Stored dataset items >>
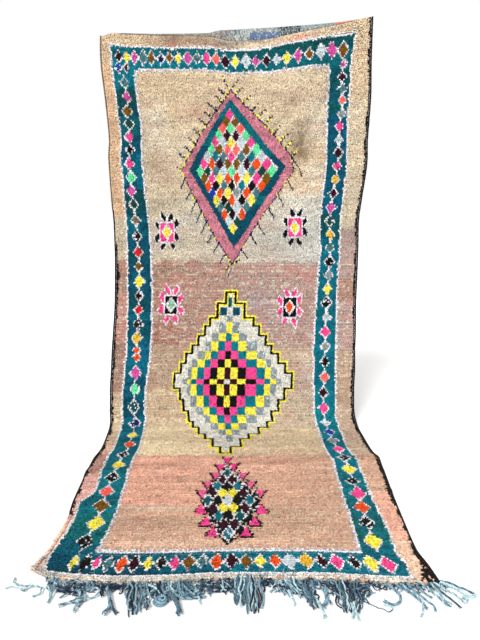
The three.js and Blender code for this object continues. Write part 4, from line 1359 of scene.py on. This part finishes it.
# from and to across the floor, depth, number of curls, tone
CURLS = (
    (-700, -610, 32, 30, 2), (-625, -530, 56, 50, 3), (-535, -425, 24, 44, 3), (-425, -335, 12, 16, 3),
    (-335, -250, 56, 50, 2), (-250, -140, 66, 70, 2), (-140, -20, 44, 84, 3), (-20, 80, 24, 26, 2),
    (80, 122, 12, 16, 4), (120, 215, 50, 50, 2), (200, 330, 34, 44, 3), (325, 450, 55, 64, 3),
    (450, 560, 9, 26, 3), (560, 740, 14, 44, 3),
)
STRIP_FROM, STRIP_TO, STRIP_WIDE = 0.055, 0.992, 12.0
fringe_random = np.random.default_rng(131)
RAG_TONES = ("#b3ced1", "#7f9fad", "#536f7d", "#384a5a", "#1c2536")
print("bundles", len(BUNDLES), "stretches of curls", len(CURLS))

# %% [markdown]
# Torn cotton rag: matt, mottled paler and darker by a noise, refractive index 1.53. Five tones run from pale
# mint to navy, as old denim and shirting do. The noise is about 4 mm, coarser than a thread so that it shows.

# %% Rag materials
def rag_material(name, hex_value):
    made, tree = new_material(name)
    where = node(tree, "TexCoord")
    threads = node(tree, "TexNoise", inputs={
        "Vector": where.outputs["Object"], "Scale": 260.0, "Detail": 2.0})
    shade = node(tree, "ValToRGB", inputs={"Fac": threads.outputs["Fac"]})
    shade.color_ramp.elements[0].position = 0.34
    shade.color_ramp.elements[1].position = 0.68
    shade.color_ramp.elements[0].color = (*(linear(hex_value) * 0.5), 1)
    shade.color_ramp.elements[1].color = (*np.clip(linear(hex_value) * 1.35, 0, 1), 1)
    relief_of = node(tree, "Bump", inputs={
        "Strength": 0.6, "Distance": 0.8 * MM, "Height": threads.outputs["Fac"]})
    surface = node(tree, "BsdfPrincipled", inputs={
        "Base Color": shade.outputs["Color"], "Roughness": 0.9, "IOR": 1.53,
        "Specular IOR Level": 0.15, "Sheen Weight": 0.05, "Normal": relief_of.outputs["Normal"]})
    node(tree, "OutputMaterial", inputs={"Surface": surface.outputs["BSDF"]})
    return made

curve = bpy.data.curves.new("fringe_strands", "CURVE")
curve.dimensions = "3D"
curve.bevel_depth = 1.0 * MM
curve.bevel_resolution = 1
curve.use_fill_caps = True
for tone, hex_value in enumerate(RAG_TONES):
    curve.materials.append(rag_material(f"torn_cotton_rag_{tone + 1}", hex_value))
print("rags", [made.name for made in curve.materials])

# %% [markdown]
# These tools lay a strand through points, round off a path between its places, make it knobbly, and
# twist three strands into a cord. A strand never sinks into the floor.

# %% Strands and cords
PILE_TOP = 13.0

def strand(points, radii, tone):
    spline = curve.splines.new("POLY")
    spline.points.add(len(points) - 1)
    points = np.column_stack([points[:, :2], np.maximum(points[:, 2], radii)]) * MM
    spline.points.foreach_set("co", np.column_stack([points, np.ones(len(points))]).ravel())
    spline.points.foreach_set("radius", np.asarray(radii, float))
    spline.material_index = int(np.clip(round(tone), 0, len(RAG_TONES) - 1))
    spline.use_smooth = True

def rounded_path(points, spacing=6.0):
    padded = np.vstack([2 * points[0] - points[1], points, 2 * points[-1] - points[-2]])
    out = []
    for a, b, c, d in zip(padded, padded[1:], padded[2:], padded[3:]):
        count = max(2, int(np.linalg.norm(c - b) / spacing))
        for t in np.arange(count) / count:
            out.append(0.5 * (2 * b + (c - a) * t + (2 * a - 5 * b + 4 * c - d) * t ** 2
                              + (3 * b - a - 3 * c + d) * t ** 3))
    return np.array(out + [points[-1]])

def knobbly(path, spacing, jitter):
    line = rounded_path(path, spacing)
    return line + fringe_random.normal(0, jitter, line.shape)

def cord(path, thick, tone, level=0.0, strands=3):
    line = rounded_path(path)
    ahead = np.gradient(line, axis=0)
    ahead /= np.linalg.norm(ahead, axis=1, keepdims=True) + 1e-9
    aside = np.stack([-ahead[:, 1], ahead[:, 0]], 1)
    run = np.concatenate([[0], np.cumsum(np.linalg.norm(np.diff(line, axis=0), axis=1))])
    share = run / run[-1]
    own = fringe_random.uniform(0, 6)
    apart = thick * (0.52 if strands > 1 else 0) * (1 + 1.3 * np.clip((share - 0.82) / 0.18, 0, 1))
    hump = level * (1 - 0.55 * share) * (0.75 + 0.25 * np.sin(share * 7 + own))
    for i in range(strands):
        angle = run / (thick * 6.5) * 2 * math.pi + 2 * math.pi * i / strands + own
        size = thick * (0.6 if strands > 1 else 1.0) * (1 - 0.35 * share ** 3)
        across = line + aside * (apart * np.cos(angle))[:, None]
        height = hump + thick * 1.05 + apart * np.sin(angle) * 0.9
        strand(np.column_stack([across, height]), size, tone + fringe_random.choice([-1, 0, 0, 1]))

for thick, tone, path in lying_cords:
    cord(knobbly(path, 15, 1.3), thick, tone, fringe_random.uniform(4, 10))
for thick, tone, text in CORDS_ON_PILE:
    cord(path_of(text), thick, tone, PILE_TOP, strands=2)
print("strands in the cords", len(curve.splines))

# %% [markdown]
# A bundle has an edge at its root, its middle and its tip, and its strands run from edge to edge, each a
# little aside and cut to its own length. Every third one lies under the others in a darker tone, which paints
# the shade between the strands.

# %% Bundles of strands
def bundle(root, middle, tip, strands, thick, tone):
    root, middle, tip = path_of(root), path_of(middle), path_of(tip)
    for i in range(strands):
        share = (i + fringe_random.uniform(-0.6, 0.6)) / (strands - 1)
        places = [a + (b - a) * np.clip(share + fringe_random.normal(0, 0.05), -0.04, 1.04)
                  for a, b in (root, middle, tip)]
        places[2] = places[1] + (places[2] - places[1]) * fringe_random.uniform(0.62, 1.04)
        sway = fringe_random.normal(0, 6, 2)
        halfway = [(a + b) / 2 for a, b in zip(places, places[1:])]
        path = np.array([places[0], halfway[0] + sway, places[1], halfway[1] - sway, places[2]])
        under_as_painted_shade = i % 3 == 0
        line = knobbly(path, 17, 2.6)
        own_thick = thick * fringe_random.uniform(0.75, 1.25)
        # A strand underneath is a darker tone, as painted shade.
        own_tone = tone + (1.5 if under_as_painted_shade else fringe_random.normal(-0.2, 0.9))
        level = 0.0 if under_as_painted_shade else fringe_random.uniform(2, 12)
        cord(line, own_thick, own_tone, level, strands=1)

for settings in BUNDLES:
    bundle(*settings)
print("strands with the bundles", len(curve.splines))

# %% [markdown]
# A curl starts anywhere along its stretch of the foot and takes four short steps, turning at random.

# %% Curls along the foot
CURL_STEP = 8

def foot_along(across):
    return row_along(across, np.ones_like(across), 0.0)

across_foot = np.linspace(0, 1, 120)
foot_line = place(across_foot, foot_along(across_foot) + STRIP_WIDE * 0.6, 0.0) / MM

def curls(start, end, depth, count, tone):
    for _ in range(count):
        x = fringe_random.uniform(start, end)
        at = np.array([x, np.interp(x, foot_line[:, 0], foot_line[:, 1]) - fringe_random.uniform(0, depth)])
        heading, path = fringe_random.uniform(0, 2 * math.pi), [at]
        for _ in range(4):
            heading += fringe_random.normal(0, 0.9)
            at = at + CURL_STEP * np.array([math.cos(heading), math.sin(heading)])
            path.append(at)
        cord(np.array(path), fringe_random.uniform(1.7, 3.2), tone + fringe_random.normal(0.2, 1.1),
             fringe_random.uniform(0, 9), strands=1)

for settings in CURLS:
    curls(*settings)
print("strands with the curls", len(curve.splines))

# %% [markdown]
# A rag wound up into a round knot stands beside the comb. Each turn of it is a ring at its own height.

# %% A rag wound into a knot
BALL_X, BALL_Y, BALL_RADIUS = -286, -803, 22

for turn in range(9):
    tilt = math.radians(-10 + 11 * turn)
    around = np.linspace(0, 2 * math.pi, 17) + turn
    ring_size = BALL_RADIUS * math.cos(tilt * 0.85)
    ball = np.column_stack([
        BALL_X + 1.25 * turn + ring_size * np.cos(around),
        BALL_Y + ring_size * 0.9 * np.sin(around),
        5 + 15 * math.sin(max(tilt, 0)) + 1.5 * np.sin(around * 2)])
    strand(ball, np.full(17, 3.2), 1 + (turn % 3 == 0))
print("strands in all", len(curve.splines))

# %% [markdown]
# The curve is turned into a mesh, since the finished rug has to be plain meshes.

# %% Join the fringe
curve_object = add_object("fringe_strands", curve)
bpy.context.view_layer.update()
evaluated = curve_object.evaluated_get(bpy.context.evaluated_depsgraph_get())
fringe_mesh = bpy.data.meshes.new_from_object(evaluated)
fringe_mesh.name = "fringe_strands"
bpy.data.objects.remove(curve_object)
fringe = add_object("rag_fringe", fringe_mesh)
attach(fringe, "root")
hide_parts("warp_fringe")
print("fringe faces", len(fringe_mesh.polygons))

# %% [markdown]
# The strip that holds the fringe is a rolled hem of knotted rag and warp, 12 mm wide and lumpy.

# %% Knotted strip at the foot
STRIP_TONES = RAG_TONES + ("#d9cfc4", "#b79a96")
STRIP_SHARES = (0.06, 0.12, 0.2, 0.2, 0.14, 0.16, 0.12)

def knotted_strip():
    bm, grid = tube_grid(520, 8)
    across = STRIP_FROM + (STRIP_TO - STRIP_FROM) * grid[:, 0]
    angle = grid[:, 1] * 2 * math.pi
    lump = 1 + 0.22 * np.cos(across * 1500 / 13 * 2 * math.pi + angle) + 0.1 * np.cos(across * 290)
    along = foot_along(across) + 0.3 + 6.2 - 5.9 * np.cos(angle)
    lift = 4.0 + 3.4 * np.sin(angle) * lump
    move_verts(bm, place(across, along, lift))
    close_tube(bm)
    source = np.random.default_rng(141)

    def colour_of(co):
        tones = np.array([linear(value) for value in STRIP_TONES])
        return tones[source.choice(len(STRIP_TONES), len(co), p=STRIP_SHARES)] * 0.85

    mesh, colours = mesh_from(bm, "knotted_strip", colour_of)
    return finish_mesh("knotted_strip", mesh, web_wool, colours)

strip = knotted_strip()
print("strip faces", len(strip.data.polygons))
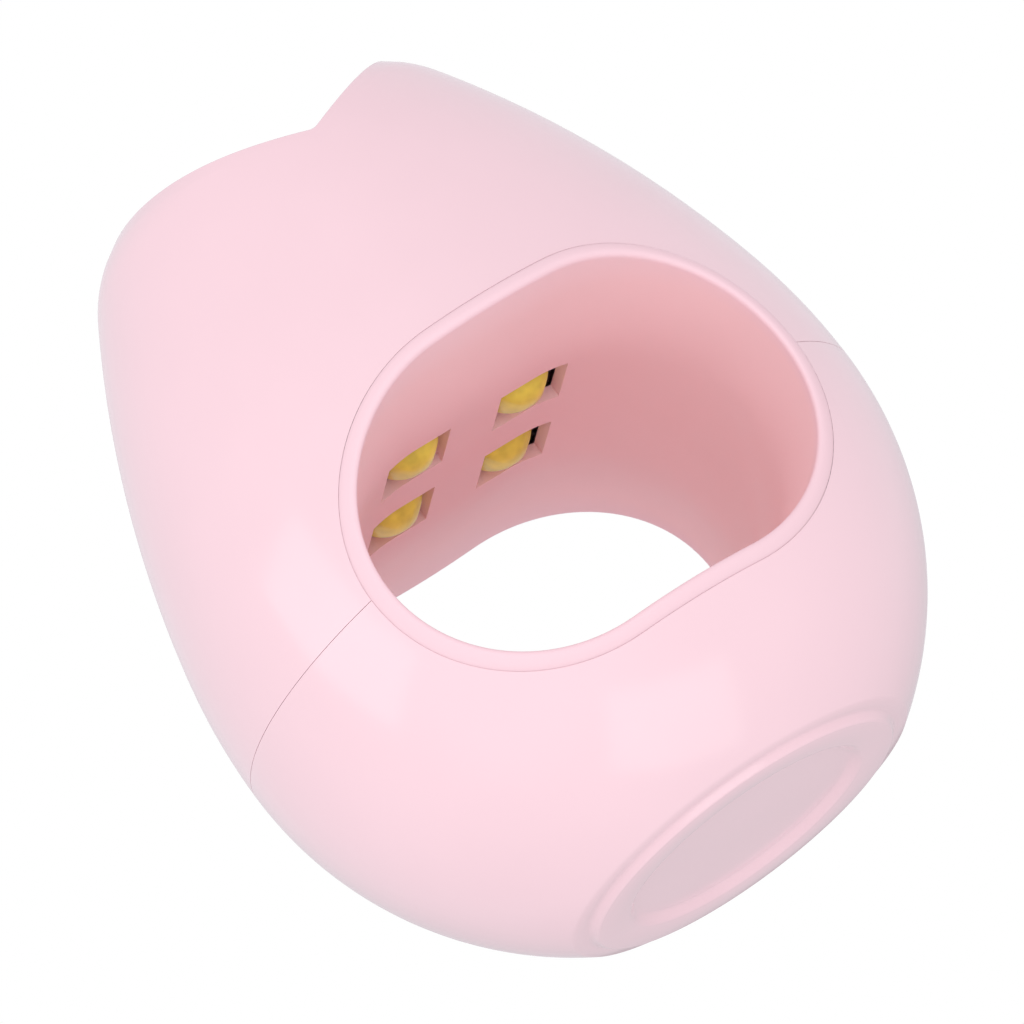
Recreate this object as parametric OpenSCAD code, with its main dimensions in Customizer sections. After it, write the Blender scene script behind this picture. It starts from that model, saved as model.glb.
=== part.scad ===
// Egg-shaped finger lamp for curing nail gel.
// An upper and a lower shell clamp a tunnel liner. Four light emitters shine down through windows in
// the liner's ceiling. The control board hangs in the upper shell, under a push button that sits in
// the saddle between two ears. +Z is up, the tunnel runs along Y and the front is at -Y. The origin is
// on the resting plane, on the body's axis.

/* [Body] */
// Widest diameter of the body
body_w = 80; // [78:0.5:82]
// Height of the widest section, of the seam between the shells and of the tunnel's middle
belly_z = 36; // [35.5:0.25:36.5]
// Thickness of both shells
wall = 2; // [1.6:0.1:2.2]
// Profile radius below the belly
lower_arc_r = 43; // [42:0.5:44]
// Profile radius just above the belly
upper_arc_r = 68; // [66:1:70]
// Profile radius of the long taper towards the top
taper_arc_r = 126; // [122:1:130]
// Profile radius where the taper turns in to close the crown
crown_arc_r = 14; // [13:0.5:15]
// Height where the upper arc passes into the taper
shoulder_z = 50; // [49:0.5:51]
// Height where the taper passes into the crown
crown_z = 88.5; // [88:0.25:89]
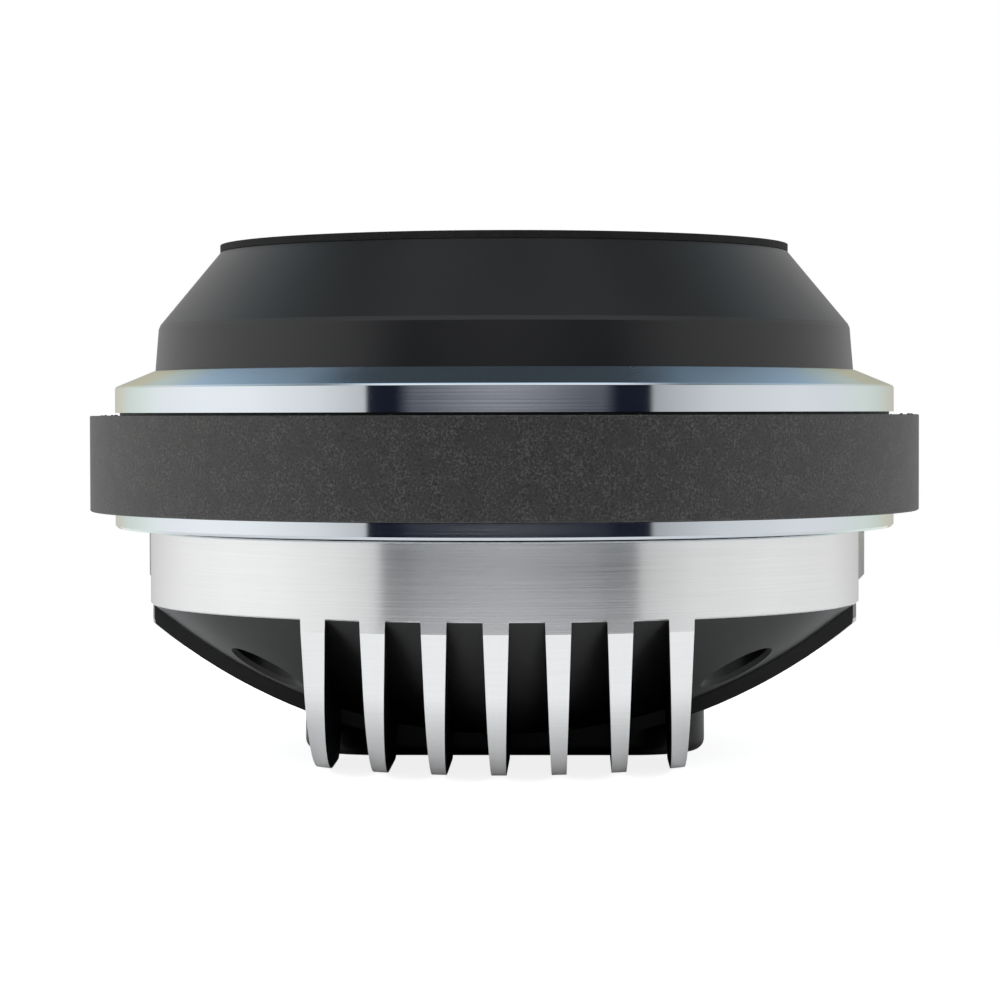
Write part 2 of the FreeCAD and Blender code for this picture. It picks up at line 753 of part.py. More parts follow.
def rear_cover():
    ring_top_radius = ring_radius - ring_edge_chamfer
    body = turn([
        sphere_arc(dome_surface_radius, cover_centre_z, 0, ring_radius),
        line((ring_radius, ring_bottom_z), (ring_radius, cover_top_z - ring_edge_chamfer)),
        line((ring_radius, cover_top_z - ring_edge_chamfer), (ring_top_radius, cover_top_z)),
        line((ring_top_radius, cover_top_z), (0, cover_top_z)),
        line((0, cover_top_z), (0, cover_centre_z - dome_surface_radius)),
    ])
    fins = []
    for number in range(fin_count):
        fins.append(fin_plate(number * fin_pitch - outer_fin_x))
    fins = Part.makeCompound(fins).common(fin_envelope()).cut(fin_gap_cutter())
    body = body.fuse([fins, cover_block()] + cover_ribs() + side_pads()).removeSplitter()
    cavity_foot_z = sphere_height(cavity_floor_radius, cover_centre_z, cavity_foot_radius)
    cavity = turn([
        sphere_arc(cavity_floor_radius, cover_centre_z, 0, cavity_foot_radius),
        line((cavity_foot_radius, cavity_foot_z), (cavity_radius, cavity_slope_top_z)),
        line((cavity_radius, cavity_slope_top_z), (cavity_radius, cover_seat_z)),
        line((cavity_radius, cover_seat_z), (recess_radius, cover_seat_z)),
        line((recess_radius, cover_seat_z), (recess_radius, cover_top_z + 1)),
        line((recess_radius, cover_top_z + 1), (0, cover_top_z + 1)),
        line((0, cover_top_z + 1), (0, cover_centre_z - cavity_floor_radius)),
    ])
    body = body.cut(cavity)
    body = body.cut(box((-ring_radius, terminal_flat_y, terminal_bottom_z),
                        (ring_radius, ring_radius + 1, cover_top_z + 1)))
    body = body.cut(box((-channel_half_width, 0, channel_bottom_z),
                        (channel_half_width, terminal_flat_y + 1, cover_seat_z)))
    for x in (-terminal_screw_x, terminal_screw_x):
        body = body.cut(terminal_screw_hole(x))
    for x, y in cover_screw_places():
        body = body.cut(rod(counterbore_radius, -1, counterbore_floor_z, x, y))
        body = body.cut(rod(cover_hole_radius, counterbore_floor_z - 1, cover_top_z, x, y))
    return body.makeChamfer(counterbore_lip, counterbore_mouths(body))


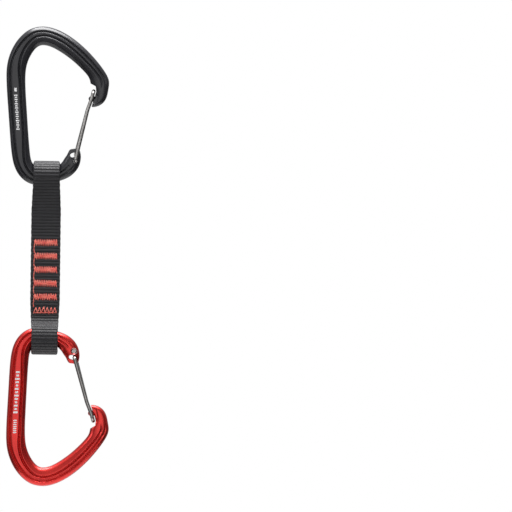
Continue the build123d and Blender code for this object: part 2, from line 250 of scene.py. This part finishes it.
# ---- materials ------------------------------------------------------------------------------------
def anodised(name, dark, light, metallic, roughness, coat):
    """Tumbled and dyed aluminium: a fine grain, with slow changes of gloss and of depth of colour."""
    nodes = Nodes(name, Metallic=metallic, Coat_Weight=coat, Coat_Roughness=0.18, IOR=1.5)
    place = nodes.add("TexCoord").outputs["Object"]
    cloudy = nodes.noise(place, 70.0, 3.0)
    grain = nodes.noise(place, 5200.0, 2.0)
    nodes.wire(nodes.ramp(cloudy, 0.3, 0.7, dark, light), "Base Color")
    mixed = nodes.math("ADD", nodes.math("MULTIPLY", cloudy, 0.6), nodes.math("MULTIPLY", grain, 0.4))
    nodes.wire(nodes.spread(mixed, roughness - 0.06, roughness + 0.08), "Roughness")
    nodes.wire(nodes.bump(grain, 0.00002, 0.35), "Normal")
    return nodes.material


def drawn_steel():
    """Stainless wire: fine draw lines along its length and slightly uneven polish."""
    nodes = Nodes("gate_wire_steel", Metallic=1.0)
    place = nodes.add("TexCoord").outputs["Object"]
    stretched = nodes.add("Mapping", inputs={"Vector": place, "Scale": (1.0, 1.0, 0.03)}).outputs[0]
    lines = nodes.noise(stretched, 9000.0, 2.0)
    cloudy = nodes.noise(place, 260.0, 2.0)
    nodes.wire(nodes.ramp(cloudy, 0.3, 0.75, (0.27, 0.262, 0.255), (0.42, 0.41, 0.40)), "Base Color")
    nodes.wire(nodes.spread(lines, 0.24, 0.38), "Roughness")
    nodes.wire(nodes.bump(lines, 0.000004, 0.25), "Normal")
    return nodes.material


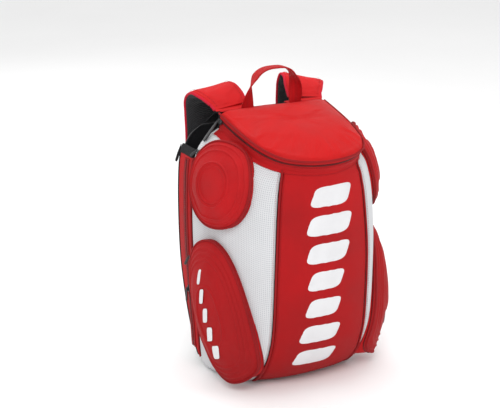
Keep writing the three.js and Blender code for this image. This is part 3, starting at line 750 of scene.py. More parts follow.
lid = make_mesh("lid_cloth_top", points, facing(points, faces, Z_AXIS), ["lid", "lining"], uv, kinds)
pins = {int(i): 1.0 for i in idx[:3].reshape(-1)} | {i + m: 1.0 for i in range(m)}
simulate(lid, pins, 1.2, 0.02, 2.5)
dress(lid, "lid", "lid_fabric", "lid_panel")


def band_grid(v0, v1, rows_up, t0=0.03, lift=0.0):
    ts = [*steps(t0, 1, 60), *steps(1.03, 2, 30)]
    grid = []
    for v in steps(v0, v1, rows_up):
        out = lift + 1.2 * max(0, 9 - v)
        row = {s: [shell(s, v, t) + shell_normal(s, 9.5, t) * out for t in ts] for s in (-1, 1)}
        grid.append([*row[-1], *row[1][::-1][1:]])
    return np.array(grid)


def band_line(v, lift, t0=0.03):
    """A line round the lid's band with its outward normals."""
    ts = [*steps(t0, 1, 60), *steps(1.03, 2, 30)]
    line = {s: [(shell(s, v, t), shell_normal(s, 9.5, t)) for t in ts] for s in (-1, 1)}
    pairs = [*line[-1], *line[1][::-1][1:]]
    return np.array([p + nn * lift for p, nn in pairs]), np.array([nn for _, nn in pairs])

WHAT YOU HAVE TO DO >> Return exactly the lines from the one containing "Keep writing the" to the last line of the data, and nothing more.

REPLY >>
Keep writing the three.js and Blender code for this image. This is part 3, starting at line 750 of scene.py. More parts follow.
lid = make_mesh("lid_cloth_top", points, facing(points, faces, Z_AXIS), ["lid", "lining"], uv, kinds)
pins = {int(i): 1.0 for i in idx[:3].reshape(-1)} | {i + m: 1.0 for i in range(m)}
simulate(lid, pins, 1.2, 0.02, 2.5)
dress(lid, "lid", "lid_fabric", "lid_panel")


def band_grid(v0, v1, rows_up, t0=0.03, lift=0.0):
    ts = [*steps(t0, 1, 60), *steps(1.03, 2, 30)]
    grid = []
    for v in steps(v0, v1, rows_up):
        out = lift + 1.2 * max(0, 9 - v)
        row = {s: [shell(s, v, t) + shell_normal(s, 9.5, t) * out for t in ts] for s in (-1, 1)}
        grid.append([*row[-1], *row[1][::-1][1:]])
    return np.array(grid)


def band_line(v, lift, t0=0.03):
    """A line round the lid's band with its outward normals."""
    ts = [*steps(t0, 1, 60), *steps(1.03, 2, 30)]
    line = {s: [(shell(s, v, t), shell_normal(s, 9.5, t)) for t in ts] for s in (-1, 1)}
    pairs = [*line[-1], *line[1][::-1][1:]]
    return np.array([p + nn * lift for p, nn in pairs]), np.array([nn for _, nn in pairs])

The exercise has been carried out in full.